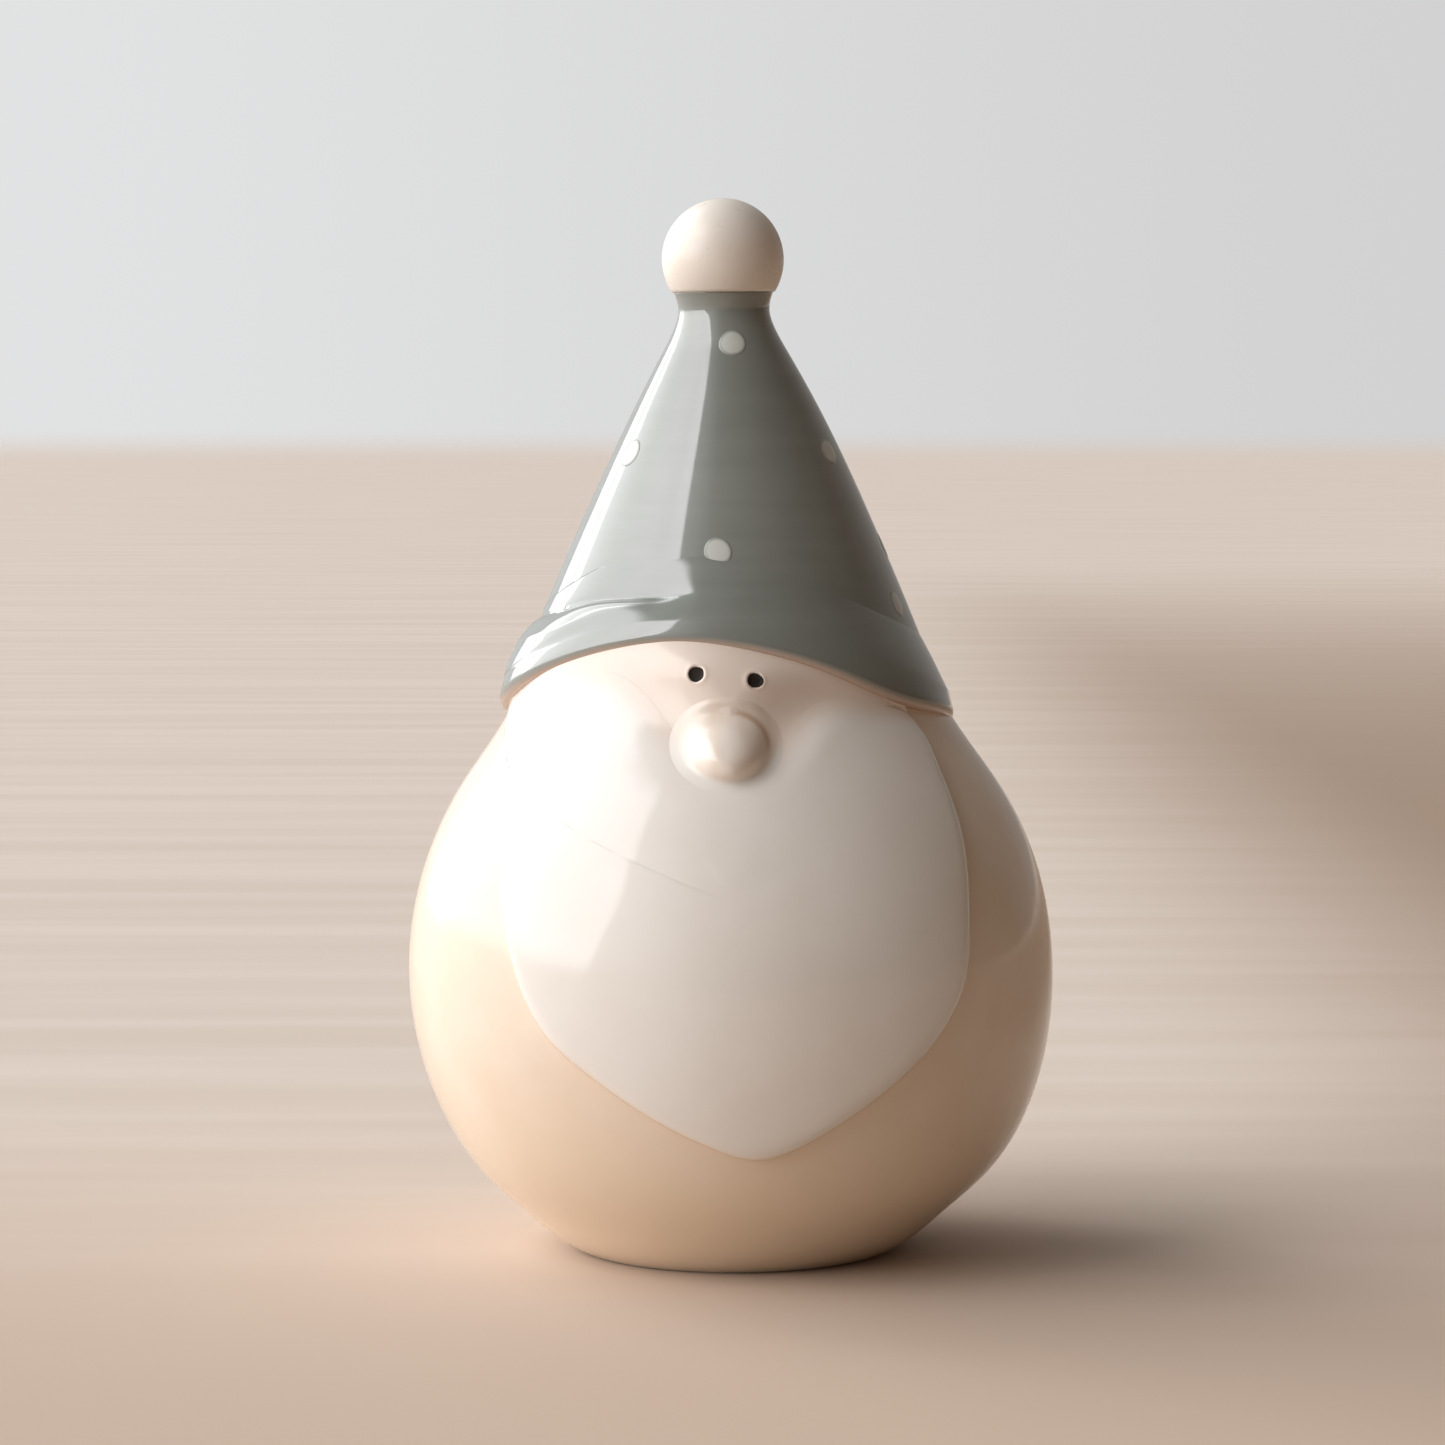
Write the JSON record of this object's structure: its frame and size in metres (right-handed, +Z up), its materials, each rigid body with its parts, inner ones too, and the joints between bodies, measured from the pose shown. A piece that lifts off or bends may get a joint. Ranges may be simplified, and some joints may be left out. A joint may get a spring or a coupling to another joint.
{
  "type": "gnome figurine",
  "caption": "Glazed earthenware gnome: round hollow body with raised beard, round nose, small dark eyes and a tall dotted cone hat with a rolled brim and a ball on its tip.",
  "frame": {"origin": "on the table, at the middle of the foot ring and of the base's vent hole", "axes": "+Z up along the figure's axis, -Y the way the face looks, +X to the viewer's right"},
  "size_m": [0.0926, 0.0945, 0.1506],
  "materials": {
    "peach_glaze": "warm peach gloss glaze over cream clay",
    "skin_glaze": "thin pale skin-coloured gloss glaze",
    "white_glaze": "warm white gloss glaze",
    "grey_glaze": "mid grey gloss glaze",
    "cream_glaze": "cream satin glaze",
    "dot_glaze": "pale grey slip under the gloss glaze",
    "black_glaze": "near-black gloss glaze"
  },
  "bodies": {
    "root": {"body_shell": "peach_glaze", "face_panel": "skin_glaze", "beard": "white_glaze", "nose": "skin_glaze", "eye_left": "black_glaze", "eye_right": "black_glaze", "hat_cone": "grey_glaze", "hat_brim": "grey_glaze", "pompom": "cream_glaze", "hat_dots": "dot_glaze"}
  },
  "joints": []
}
* * *
#### WHAT NEEDS TO BE DONE
Identify the lines that contain the string "with", and copy every one of them.

#### FULL ANSWER
Write the JSON record of this object's structure: its frame and size in metres (right-handed, +Z up), its materials, each rigid body with its parts, inner ones too, and the joints between bodies, measured from the pose shown. A piece that lifts off or bends may get a joint. Ranges may be simplified, and some joints may be left out. A joint may get a spring or a coupling to another joint.
  "caption": "Glazed earthenware gnome: round hollow body with raised beard, round nose, small dark eyes and a tall dotted cone hat with a rolled brim and a ball on its tip.",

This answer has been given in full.